### Exercise requirements
The records below are to be repeated in full, exactly as they are.

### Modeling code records
========================================

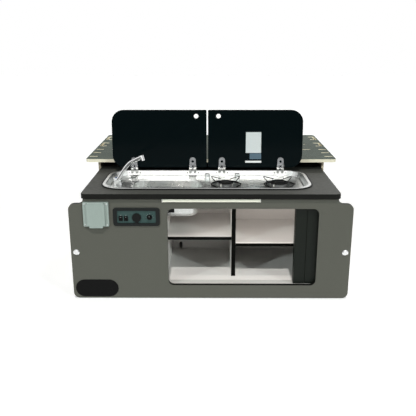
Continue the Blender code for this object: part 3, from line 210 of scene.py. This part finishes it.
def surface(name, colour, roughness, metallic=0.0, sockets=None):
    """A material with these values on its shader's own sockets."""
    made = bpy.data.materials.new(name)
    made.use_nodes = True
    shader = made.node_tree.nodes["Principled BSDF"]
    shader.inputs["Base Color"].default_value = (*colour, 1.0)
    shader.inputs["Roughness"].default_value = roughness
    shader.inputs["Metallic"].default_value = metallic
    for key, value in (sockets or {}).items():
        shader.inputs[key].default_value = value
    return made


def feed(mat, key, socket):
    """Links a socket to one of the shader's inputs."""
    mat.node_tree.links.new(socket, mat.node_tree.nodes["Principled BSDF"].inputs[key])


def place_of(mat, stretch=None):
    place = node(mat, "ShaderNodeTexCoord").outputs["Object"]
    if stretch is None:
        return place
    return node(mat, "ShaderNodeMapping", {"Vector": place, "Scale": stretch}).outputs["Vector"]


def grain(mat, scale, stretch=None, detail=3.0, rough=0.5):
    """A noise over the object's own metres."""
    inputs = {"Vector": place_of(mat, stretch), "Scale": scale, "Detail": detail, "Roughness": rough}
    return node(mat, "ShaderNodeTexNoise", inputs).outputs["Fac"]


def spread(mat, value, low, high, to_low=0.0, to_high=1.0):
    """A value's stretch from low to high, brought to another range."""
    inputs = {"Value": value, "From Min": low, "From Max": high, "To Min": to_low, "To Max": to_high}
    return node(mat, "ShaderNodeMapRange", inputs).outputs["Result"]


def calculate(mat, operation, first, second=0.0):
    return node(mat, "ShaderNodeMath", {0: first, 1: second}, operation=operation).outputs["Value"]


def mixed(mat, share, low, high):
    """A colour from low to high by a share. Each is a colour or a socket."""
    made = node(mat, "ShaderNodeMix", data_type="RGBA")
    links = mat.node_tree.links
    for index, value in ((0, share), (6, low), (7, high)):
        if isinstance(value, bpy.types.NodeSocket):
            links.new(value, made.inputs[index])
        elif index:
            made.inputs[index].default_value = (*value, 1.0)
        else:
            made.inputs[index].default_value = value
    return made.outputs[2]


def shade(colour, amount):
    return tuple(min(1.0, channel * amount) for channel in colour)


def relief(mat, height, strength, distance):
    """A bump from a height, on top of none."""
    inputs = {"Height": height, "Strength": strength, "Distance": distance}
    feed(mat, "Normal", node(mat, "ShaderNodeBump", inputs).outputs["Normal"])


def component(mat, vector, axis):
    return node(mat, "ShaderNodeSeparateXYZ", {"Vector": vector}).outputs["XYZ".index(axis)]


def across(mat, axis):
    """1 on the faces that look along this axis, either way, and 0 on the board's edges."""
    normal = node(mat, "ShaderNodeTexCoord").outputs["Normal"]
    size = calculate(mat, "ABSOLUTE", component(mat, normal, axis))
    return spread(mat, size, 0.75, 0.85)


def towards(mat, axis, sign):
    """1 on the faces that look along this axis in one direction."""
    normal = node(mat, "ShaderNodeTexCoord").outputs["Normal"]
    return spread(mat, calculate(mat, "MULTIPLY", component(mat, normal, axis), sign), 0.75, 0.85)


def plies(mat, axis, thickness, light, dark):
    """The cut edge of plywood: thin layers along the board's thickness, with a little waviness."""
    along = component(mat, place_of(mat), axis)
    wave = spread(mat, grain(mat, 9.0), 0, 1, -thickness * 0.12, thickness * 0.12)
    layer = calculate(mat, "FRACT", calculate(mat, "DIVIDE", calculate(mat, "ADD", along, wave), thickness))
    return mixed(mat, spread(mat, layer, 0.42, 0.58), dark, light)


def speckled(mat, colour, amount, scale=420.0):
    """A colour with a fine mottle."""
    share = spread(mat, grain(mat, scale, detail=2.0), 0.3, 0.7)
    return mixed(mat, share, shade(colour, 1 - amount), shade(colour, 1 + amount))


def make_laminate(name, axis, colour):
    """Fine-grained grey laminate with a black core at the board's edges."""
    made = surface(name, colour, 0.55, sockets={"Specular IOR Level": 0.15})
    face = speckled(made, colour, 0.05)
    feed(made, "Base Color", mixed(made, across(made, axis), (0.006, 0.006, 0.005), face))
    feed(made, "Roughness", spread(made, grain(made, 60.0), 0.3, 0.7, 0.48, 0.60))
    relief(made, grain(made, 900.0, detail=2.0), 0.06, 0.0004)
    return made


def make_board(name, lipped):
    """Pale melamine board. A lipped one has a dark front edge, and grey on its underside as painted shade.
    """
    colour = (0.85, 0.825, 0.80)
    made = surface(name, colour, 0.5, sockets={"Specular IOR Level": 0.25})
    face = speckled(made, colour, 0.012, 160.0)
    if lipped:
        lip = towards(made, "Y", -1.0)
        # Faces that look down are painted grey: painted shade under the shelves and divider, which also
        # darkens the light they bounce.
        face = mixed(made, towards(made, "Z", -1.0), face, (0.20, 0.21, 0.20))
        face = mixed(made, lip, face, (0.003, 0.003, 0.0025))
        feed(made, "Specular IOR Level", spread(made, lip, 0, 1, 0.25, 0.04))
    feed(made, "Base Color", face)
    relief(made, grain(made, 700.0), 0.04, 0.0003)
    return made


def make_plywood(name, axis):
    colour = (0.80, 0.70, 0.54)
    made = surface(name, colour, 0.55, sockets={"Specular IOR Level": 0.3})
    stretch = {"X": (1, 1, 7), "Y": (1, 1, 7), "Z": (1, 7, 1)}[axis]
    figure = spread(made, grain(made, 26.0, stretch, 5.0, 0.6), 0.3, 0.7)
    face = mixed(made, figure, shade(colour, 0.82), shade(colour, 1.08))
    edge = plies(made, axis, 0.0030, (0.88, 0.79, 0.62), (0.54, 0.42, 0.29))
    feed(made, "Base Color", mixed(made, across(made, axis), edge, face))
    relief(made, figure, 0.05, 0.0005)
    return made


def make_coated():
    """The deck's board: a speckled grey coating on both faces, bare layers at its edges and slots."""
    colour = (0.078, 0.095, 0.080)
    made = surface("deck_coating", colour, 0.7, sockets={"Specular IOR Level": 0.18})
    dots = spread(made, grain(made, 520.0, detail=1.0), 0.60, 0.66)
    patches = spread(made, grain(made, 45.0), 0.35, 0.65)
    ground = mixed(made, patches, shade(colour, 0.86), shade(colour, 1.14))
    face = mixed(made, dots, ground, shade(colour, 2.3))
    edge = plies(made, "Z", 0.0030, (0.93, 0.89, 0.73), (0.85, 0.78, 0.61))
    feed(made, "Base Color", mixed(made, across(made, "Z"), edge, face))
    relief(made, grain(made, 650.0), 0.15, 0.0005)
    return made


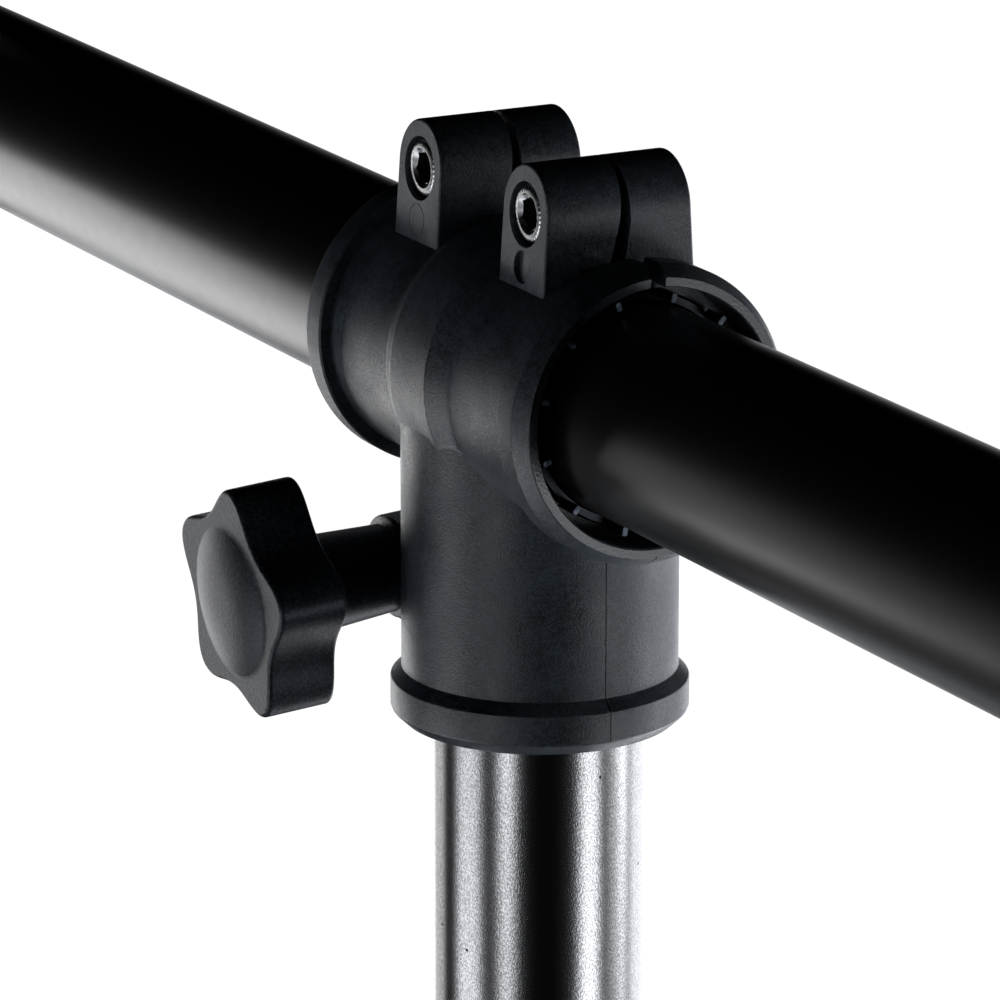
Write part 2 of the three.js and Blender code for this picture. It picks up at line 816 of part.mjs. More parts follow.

========================================

### Response to the task
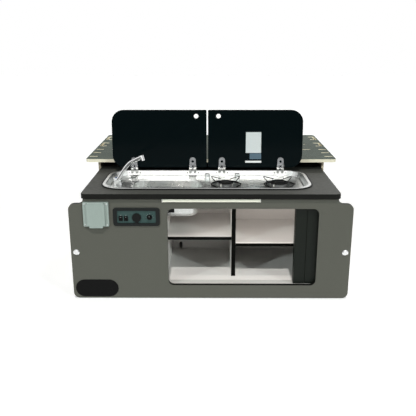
Continue the Blender code for this object: part 3, from line 210 of scene.py. This part finishes it.
def surface(name, colour, roughness, metallic=0.0, sockets=None):
    """A material with these values on its shader's own sockets."""
    made = bpy.data.materials.new(name)
    made.use_nodes = True
    shader = made.node_tree.nodes["Principled BSDF"]
    shader.inputs["Base Color"].default_value = (*colour, 1.0)
    shader.inputs["Roughness"].default_value = roughness
    shader.inputs["Metallic"].default_value = metallic
    for key, value in (sockets or {}).items():
        shader.inputs[key].default_value = value
    return made


def feed(mat, key, socket):
    """Links a socket to one of the shader's inputs."""
    mat.node_tree.links.new(socket, mat.node_tree.nodes["Principled BSDF"].inputs[key])


def place_of(mat, stretch=None):
    place = node(mat, "ShaderNodeTexCoord").outputs["Object"]
    if stretch is None:
        return place
    return node(mat, "ShaderNodeMapping", {"Vector": place, "Scale": stretch}).outputs["Vector"]


def grain(mat, scale, stretch=None, detail=3.0, rough=0.5):
    """A noise over the object's own metres."""
    inputs = {"Vector": place_of(mat, stretch), "Scale": scale, "Detail": detail, "Roughness": rough}
    return node(mat, "ShaderNodeTexNoise", inputs).outputs["Fac"]


def spread(mat, value, low, high, to_low=0.0, to_high=1.0):
    """A value's stretch from low to high, brought to another range."""
    inputs = {"Value": value, "From Min": low, "From Max": high, "To Min": to_low, "To Max": to_high}
    return node(mat, "ShaderNodeMapRange", inputs).outputs["Result"]


def calculate(mat, operation, first, second=0.0):
    return node(mat, "ShaderNodeMath", {0: first, 1: second}, operation=operation).outputs["Value"]


def mixed(mat, share, low, high):
    """A colour from low to high by a share. Each is a colour or a socket."""
    made = node(mat, "ShaderNodeMix", data_type="RGBA")
    links = mat.node_tree.links
    for index, value in ((0, share), (6, low), (7, high)):
        if isinstance(value, bpy.types.NodeSocket):
            links.new(value, made.inputs[index])
        elif index:
            made.inputs[index].default_value = (*value, 1.0)
        else:
            made.inputs[index].default_value = value
    return made.outputs[2]


def shade(colour, amount):
    return tuple(min(1.0, channel * amount) for channel in colour)


def relief(mat, height, strength, distance):
    """A bump from a height, on top of none."""
    inputs = {"Height": height, "Strength": strength, "Distance": distance}
    feed(mat, "Normal", node(mat, "ShaderNodeBump", inputs).outputs["Normal"])


def component(mat, vector, axis):
    return node(mat, "ShaderNodeSeparateXYZ", {"Vector": vector}).outputs["XYZ".index(axis)]


def across(mat, axis):
    """1 on the faces that look along this axis, either way, and 0 on the board's edges."""
    normal = node(mat, "ShaderNodeTexCoord").outputs["Normal"]
    size = calculate(mat, "ABSOLUTE", component(mat, normal, axis))
    return spread(mat, size, 0.75, 0.85)


def towards(mat, axis, sign):
    """1 on the faces that look along this axis in one direction."""
    normal = node(mat, "ShaderNodeTexCoord").outputs["Normal"]
    return spread(mat, calculate(mat, "MULTIPLY", component(mat, normal, axis), sign), 0.75, 0.85)


def plies(mat, axis, thickness, light, dark):
    """The cut edge of plywood: thin layers along the board's thickness, with a little waviness."""
    along = component(mat, place_of(mat), axis)
    wave = spread(mat, grain(mat, 9.0), 0, 1, -thickness * 0.12, thickness * 0.12)
    layer = calculate(mat, "FRACT", calculate(mat, "DIVIDE", calculate(mat, "ADD", along, wave), thickness))
    return mixed(mat, spread(mat, layer, 0.42, 0.58), dark, light)


def speckled(mat, colour, amount, scale=420.0):
    """A colour with a fine mottle."""
    share = spread(mat, grain(mat, scale, detail=2.0), 0.3, 0.7)
    return mixed(mat, share, shade(colour, 1 - amount), shade(colour, 1 + amount))


def make_laminate(name, axis, colour):
    """Fine-grained grey laminate with a black core at the board's edges."""
    made = surface(name, colour, 0.55, sockets={"Specular IOR Level": 0.15})
    face = speckled(made, colour, 0.05)
    feed(made, "Base Color", mixed(made, across(made, axis), (0.006, 0.006, 0.005), face))
    feed(made, "Roughness", spread(made, grain(made, 60.0), 0.3, 0.7, 0.48, 0.60))
    relief(made, grain(made, 900.0, detail=2.0), 0.06, 0.0004)
    return made


def make_board(name, lipped):
    """Pale melamine board. A lipped one has a dark front edge, and grey on its underside as painted shade.
    """
    colour = (0.85, 0.825, 0.80)
    made = surface(name, colour, 0.5, sockets={"Specular IOR Level": 0.25})
    face = speckled(made, colour, 0.012, 160.0)
    if lipped:
        lip = towards(made, "Y", -1.0)
        # Faces that look down are painted grey: painted shade under the shelves and divider, which also
        # darkens the light they bounce.
        face = mixed(made, towards(made, "Z", -1.0), face, (0.20, 0.21, 0.20))
        face = mixed(made, lip, face, (0.003, 0.003, 0.0025))
        feed(made, "Specular IOR Level", spread(made, lip, 0, 1, 0.25, 0.04))
    feed(made, "Base Color", face)
    relief(made, grain(made, 700.0), 0.04, 0.0003)
    return made


def make_plywood(name, axis):
    colour = (0.80, 0.70, 0.54)
    made = surface(name, colour, 0.55, sockets={"Specular IOR Level": 0.3})
    stretch = {"X": (1, 1, 7), "Y": (1, 1, 7), "Z": (1, 7, 1)}[axis]
    figure = spread(made, grain(made, 26.0, stretch, 5.0, 0.6), 0.3, 0.7)
    face = mixed(made, figure, shade(colour, 0.82), shade(colour, 1.08))
    edge = plies(made, axis, 0.0030, (0.88, 0.79, 0.62), (0.54, 0.42, 0.29))
    feed(made, "Base Color", mixed(made, across(made, axis), edge, face))
    relief(made, figure, 0.05, 0.0005)
    return made


def make_coated():
    """The deck's board: a speckled grey coating on both faces, bare layers at its edges and slots."""
    colour = (0.078, 0.095, 0.080)
    made = surface("deck_coating", colour, 0.7, sockets={"Specular IOR Level": 0.18})
    dots = spread(made, grain(made, 520.0, detail=1.0), 0.60, 0.66)
    patches = spread(made, grain(made, 45.0), 0.35, 0.65)
    ground = mixed(made, patches, shade(colour, 0.86), shade(colour, 1.14))
    face = mixed(made, dots, ground, shade(colour, 2.3))
    edge = plies(made, "Z", 0.0030, (0.93, 0.89, 0.73), (0.85, 0.78, 0.61))
    feed(made, "Base Color", mixed(made, across(made, "Z"), edge, face))
    relief(made, grain(made, 650.0), 0.15, 0.0005)
    return made


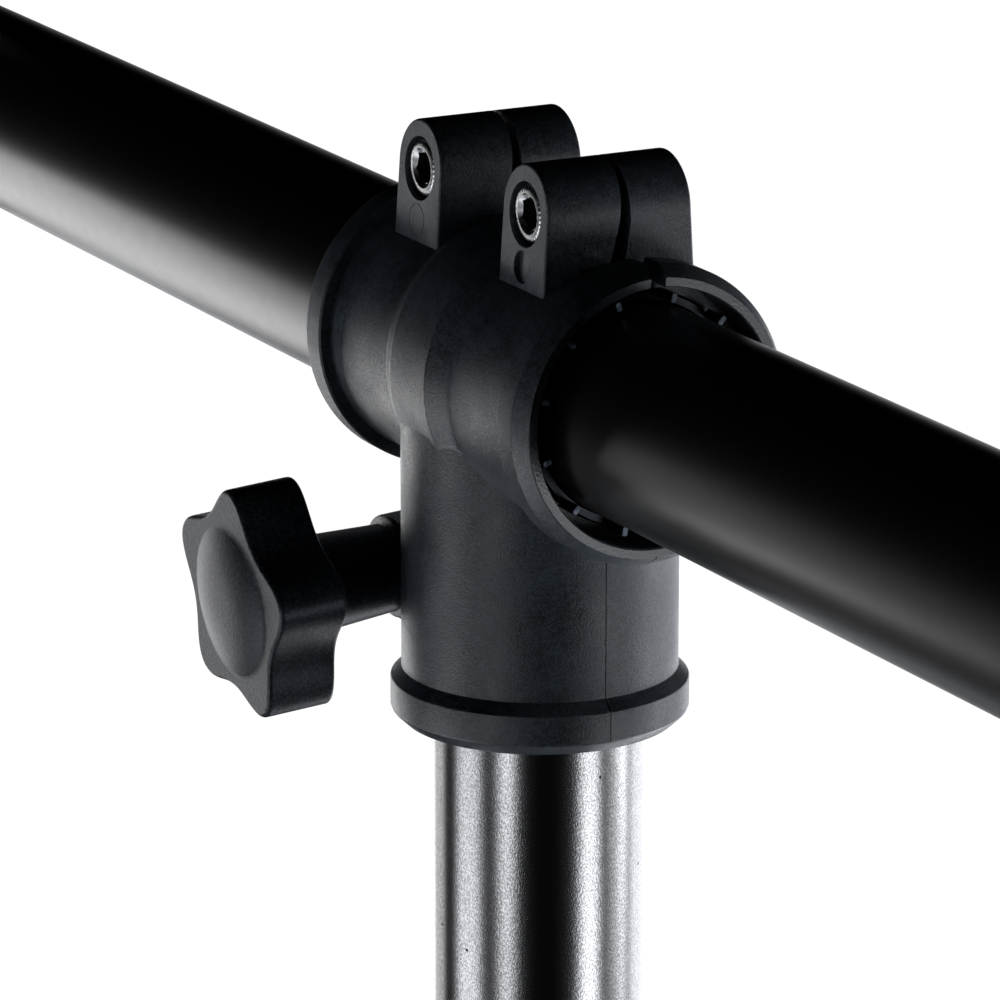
Write part 2 of the three.js and Blender code for this picture. It picks up at line 816 of part.mjs. More parts follow.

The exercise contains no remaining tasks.